* INFORMATION SUPPLIED:
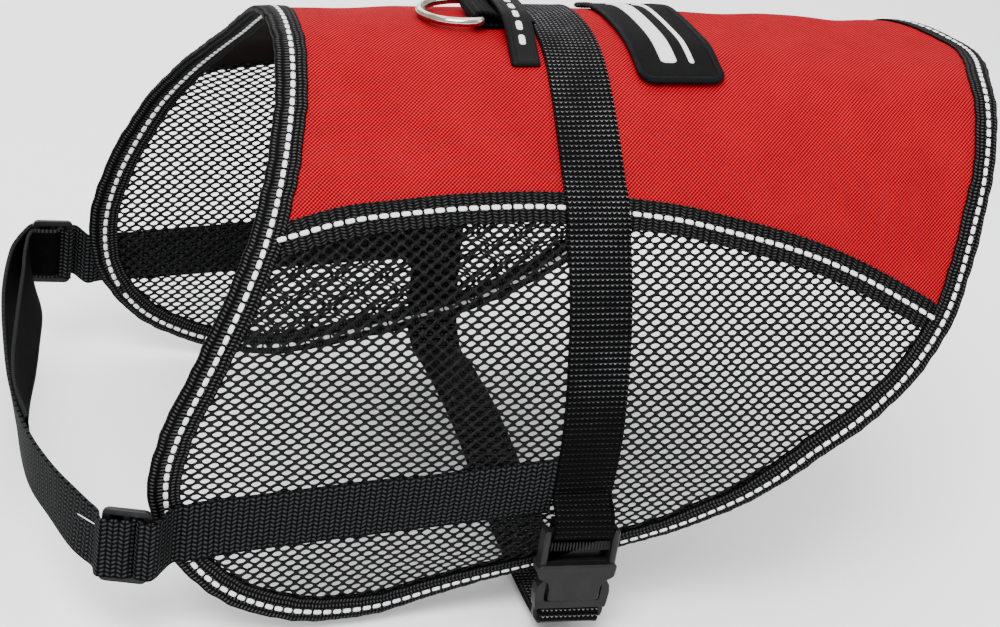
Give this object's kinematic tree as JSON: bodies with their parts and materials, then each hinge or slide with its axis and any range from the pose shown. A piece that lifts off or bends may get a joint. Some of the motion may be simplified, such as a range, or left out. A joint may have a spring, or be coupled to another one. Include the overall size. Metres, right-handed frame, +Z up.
{
  "type": "service dog vest",
  "caption": "Cape-style dog vest: cloth back panel, net sides, bound edges, adjustable chest webbing, belly strap with side-release buckle and a leash ring on the back.",
  "frame": {"origin": "inside of the back panel, on the spine, halfway along the vest, where it rests on the dog's back", "axes": "-X towards the dog's head, +Z up, -Y the side with the buckle"},
  "size_m": [0.4187, 0.2601, 0.2272],
  "materials": {
    "red_cloth": "woven, matt",
    "black_net": "open knitted net",
    "black_tape": "ribbed tape with a reflective thread",
    "black_webbing": "ribbed webbing",
    "black_plastic": "satin moulding",
    "black_rubber": "moulded, matt",
    "nickel": "polished plating",
    "badge_cloth": "embroidered"
  },
  "bodies": {
    "vest": {"back_panel": "red_cloth", "net_near": "black_net", "net_far": "black_net", "binding_neck": "black_tape", "binding_hem_near": "black_tape", "binding_hem_far": "black_tape", "binding_rump": "black_tape", "trim_near": "black_tape", "trim_far": "black_tape", "belly_strap": "black_webbing", "chest_strap_near": "black_webbing", "chest_strap_far": "black_webbing", "chest_loop": "black_webbing", "ring_webbing": "black_webbing", "buckle_socket": "black_plastic", "buckle_plug": "black_plastic", "slider_near": "black_plastic", "slider_far": "black_plastic", "rubber_tag": "black_rubber", "patch": "badge_cloth", "patch_border": "badge_cloth"},
    "ring": {"d_ring": "nickel"}
  },
  "joints": [
    {"name": "ring_swing", "type": "hinge", "parent": "vest", "child": "ring", "pos_m": [-0.076, 0, 0.00371], "axis": [0, 1, 0], "range_deg": [0, 125]}
  ]
}
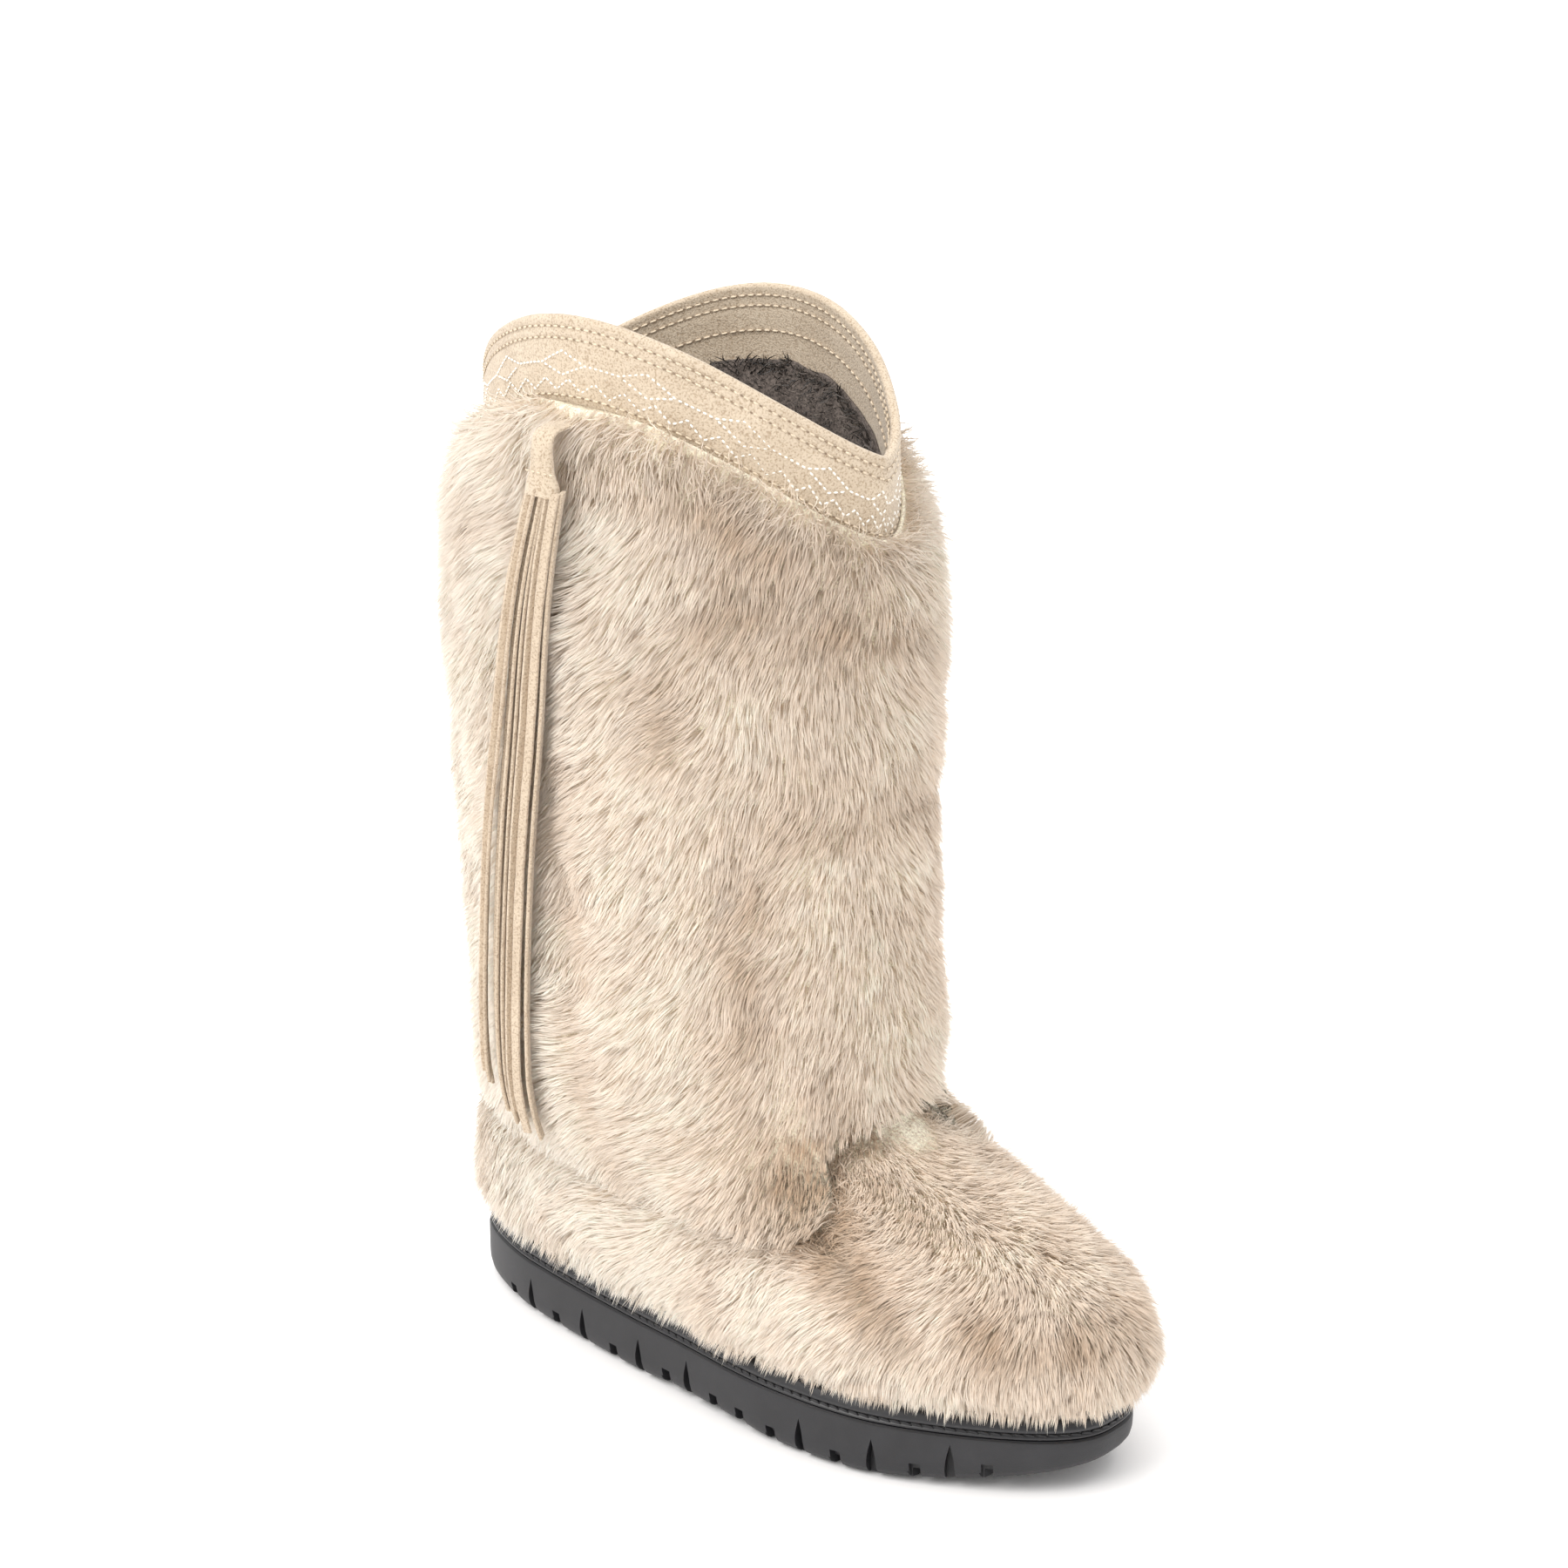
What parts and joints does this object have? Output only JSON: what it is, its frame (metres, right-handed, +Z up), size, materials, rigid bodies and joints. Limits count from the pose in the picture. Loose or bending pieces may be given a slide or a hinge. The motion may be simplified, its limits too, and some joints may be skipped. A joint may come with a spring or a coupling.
{
  "type": "mukluk boot",
  "caption": "Tall slip-on mukluk boot for the right foot: fur foot and shaft over a suede upper, curved stitched suede collar, fringed tassel, lugged rubber sole.",
  "frame": {"origin": "on the ground under the middle of the heel, on the flat of the tread", "axes": "+X towards the toe, +Y towards the inner side of this right boot, +Z up"},
  "size_m": [0.3087, 0.1568, 0.404],
  "materials": {
    "outsole": "matt black moulded rubber with a fine leather-like grain",
    "rand": "semi-gloss black strip with a stitched groove",
    "suede": "pale beige suede with a short nap and pale stitching",
    "fur": "deep cream plush fur, tan at the roots",
    "lining": "dark grey-brown curly pile"
  },
  "bodies": {
    "root": {"outsole": "outsole", "rand": "rand", "insole": "lining", "upper": "suede", "collar": "suede", "fur_foot": "fur", "fur_shaft": "fur", "tassel_tab": "suede", "tassel_fringe": "suede"}
  },
  "joints": []
}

* GIVEN PROBLEM: Reproduce the data in full, exactly as presented.

* TASK RESPONSE:
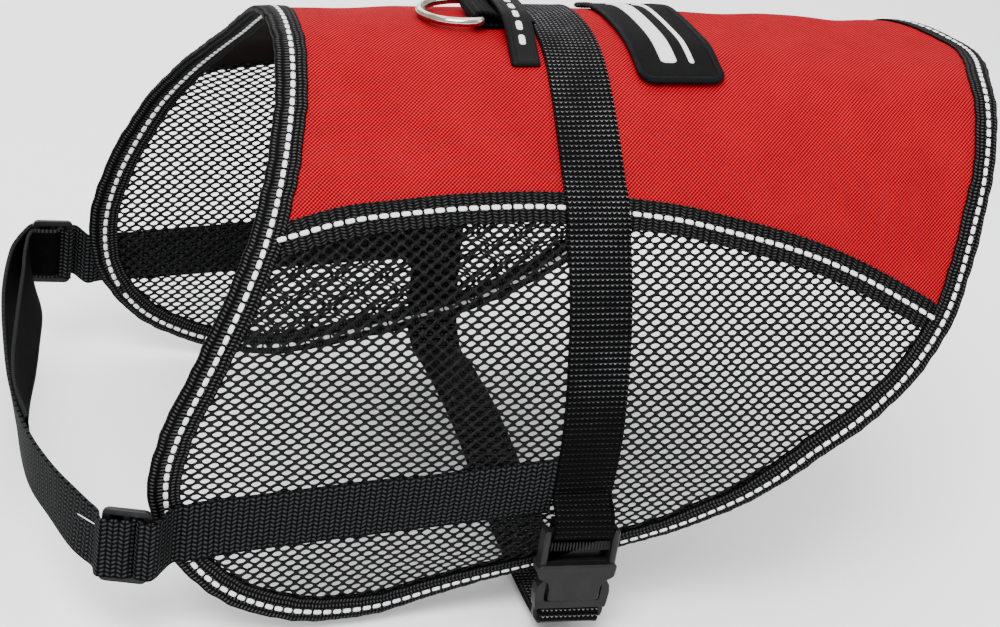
Give this object's kinematic tree as JSON: bodies with their parts and materials, then each hinge or slide with its axis and any range from the pose shown. A piece that lifts off or bends may get a joint. Some of the motion may be simplified, such as a range, or left out. A joint may have a spring, or be coupled to another one. Include the overall size. Metres, right-handed frame, +Z up.
{
  "type": "service dog vest",
  "caption": "Cape-style dog vest: cloth back panel, net sides, bound edges, adjustable chest webbing, belly strap with side-release buckle and a leash ring on the back.",
  "frame": {"origin": "inside of the back panel, on the spine, halfway along the vest, where it rests on the dog's back", "axes": "-X towards the dog's head, +Z up, -Y the side with the buckle"},
  "size_m": [0.4187, 0.2601, 0.2272],
  "materials": {
    "red_cloth": "woven, matt",
    "black_net": "open knitted net",
    "black_tape": "ribbed tape with a reflective thread",
    "black_webbing": "ribbed webbing",
    "black_plastic": "satin moulding",
    "black_rubber": "moulded, matt",
    "nickel": "polished plating",
    "badge_cloth": "embroidered"
  },
  "bodies": {
    "vest": {"back_panel": "red_cloth", "net_near": "black_net", "net_far": "black_net", "binding_neck": "black_tape", "binding_hem_near": "black_tape", "binding_hem_far": "black_tape", "binding_rump": "black_tape", "trim_near": "black_tape", "trim_far": "black_tape", "belly_strap": "black_webbing", "chest_strap_near": "black_webbing", "chest_strap_far": "black_webbing", "chest_loop": "black_webbing", "ring_webbing": "black_webbing", "buckle_socket": "black_plastic", "buckle_plug": "black_plastic", "slider_near": "black_plastic", "slider_far": "black_plastic", "rubber_tag": "black_rubber", "patch": "badge_cloth", "patch_border": "badge_cloth"},
    "ring": {"d_ring": "nickel"}
  },
  "joints": [
    {"name": "ring_swing", "type": "hinge", "parent": "vest", "child": "ring", "pos_m": [-0.076, 0, 0.00371], "axis": [0, 1, 0], "range_deg": [0, 125]}
  ]
}
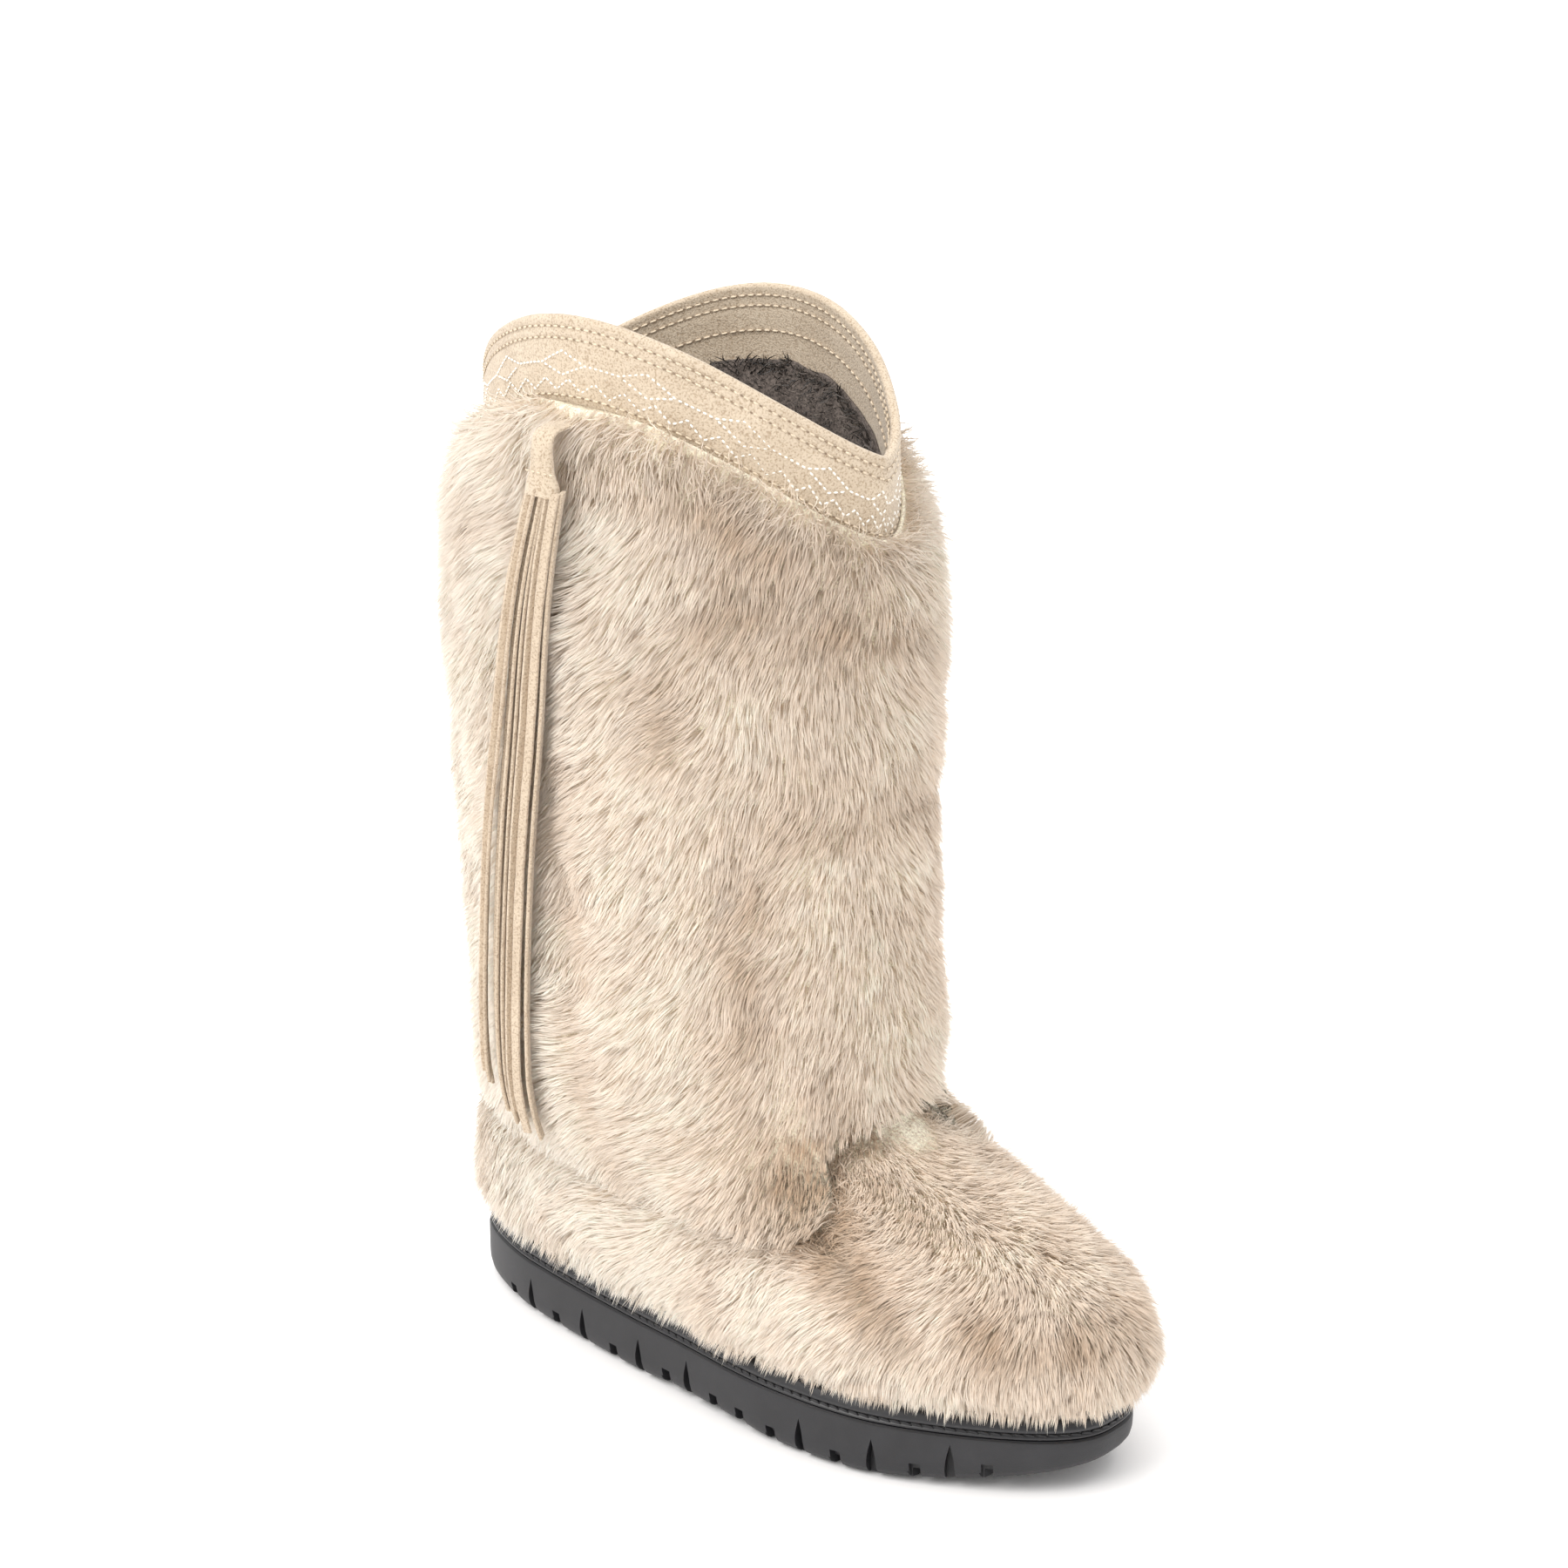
What parts and joints does this object have? Output only JSON: what it is, its frame (metres, right-handed, +Z up), size, materials, rigid bodies and joints. Limits count from the pose in the picture. Loose or bending pieces may be given a slide or a hinge. The motion may be simplified, its limits too, and some joints may be skipped. A joint may come with a spring or a coupling.
{
  "type": "mukluk boot",
  "caption": "Tall slip-on mukluk boot for the right foot: fur foot and shaft over a suede upper, curved stitched suede collar, fringed tassel, lugged rubber sole.",
  "frame": {"origin": "on the ground under the middle of the heel, on the flat of the tread", "axes": "+X towards the toe, +Y towards the inner side of this right boot, +Z up"},
  "size_m": [0.3087, 0.1568, 0.404],
  "materials": {
    "outsole": "matt black moulded rubber with a fine leather-like grain",
    "rand": "semi-gloss black strip with a stitched groove",
    "suede": "pale beige suede with a short nap and pale stitching",
    "fur": "deep cream plush fur, tan at the roots",
    "lining": "dark grey-brown curly pile"
  },
  "bodies": {
    "root": {"outsole": "outsole", "rand": "rand", "insole": "lining", "upper": "suede", "collar": "suede", "fur_foot": "fur", "fur_shaft": "fur", "tassel_tab": "suede", "tassel_fringe": "suede"}
  },
  "joints": []
}